2. Le mardi 22 mai 2007, 08:12 par philalèthe
Merci beaucoup pour ce texte que vous auriez eu tout à fait tort d'avoir la pudeur de garder pour vous !
Il est en effet très intéressant. A dire vrai, Polycarpe de la Rivière ( quel étrange pseudonyme !) et Louis Richeome font un usage distinct de l'historiette: le jésuite est dans la ligne de Diogène (il n'y a pas d'homme digne de ce nom); en revanche Polycarpe n'accuse pas les hommes mais souligne les limites de la connaissance spontanée. La lanterne devrait aider à voir mieux car il y a quelque chose à découvrir sous les apparences.

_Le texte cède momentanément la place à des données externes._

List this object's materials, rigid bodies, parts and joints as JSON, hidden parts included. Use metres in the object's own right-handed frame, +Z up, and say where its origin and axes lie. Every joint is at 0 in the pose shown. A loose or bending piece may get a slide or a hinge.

Dans le premier usage (Richeome), c'est la médiocrité de l'objet connu qui est mis en évidence; dans le deuxième, c'est celle de la connaissance.
3. Le mercredi 20 juin 2007, 23:45 par Nicotinamide
Votre lecture est aussi la mienne sauf en ce qui concerne la ligne Richeome-Diogène. Je doute qu'un Cynique veuille dire "il n'y a pas d'homme digne de ce nom" plutôt il n'y a pas d'homme qui corresponde à votre idée d'homme.